DIRECTIONS: Set down the material below in full, matching it exactly.

SOURCE DATA:
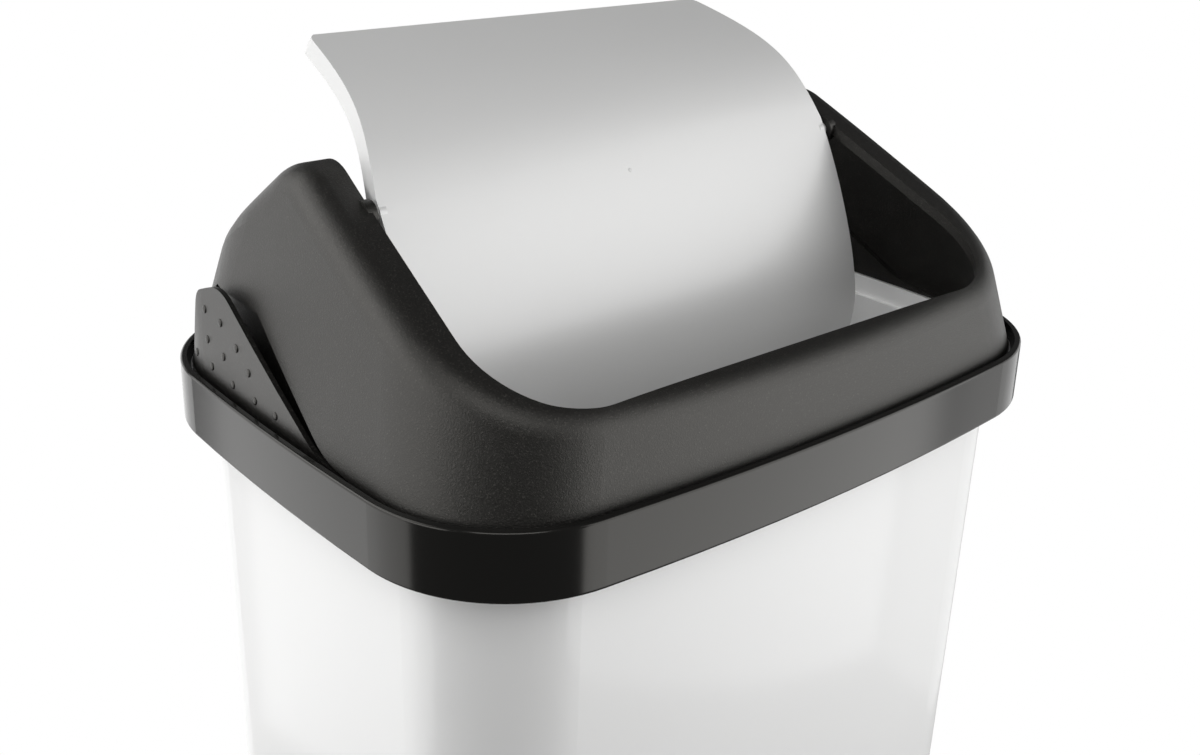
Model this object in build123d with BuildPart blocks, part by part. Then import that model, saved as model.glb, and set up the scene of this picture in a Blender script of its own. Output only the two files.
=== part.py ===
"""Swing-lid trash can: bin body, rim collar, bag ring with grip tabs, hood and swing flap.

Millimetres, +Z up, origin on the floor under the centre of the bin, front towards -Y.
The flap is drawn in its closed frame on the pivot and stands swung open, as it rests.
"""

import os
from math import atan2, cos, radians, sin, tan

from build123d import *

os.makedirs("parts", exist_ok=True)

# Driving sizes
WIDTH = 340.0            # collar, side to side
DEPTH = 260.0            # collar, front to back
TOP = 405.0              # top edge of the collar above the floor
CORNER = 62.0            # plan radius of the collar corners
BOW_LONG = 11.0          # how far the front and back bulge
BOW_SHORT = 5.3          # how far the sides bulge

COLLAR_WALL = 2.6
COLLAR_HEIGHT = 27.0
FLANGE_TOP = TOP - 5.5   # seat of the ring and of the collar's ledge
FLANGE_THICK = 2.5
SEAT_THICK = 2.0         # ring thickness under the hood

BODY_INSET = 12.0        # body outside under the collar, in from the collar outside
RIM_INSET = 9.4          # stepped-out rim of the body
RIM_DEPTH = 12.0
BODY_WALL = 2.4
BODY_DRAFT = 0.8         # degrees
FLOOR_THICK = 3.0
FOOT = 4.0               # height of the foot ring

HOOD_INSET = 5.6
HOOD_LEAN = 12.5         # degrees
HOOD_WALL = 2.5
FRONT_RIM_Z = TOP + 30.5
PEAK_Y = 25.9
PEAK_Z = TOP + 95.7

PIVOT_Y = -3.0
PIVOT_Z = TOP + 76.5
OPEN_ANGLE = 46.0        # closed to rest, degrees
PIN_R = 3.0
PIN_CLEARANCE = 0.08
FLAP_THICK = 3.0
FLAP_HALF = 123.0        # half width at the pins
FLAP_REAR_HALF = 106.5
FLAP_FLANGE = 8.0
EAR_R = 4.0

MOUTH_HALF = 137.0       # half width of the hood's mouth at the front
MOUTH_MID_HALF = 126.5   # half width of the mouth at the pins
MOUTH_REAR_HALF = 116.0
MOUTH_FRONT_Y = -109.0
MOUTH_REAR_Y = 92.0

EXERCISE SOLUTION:
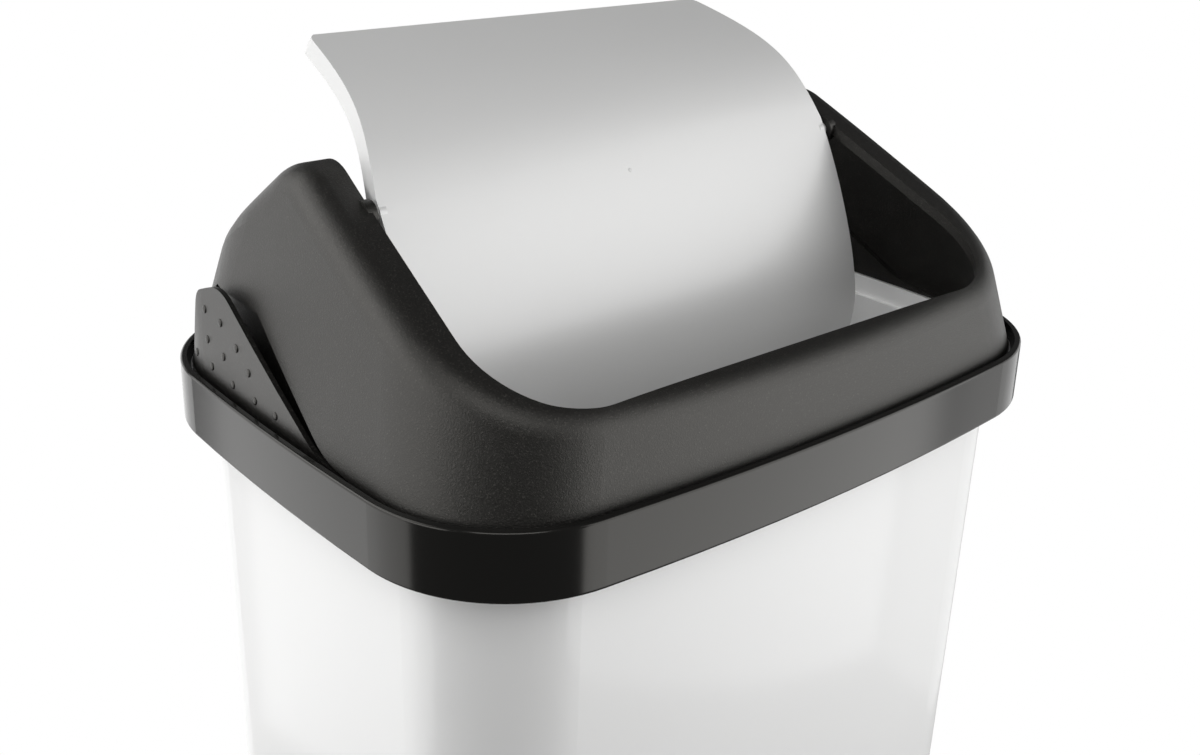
Model this object in build123d with BuildPart blocks, part by part. Then import that model, saved as model.glb, and set up the scene of this picture in a Blender script of its own. Output only the two files.
=== part.py ===
"""Swing-lid trash can: bin body, rim collar, bag ring with grip tabs, hood and swing flap.

Millimetres, +Z up, origin on the floor under the centre of the bin, front towards -Y.
The flap is drawn in its closed frame on the pivot and stands swung open, as it rests.
"""

import os
from math import atan2, cos, radians, sin, tan

from build123d import *

os.makedirs("parts", exist_ok=True)

# Driving sizes
WIDTH = 340.0            # collar, side to side
DEPTH = 260.0            # collar, front to back
TOP = 405.0              # top edge of the collar above the floor
CORNER = 62.0            # plan radius of the collar corners
BOW_LONG = 11.0          # how far the front and back bulge
BOW_SHORT = 5.3          # how far the sides bulge

COLLAR_WALL = 2.6
COLLAR_HEIGHT = 27.0
FLANGE_TOP = TOP - 5.5   # seat of the ring and of the collar's ledge
FLANGE_THICK = 2.5
SEAT_THICK = 2.0         # ring thickness under the hood

BODY_INSET = 12.0        # body outside under the collar, in from the collar outside
RIM_INSET = 9.4          # stepped-out rim of the body
RIM_DEPTH = 12.0
BODY_WALL = 2.4
BODY_DRAFT = 0.8         # degrees
FLOOR_THICK = 3.0
FOOT = 4.0               # height of the foot ring

HOOD_INSET = 5.6
HOOD_LEAN = 12.5         # degrees
HOOD_WALL = 2.5
FRONT_RIM_Z = TOP + 30.5
PEAK_Y = 25.9
PEAK_Z = TOP + 95.7

PIVOT_Y = -3.0
PIVOT_Z = TOP + 76.5
OPEN_ANGLE = 46.0        # closed to rest, degrees
PIN_R = 3.0
PIN_CLEARANCE = 0.08
FLAP_THICK = 3.0
FLAP_HALF = 123.0        # half width at the pins
FLAP_REAR_HALF = 106.5
FLAP_FLANGE = 8.0
EAR_R = 4.0

MOUTH_HALF = 137.0       # half width of the hood's mouth at the front
MOUTH_MID_HALF = 126.5   # half width of the mouth at the pins
MOUTH_REAR_HALF = 116.0
MOUTH_FRONT_Y = -109.0
MOUTH_REAR_Y = 92.0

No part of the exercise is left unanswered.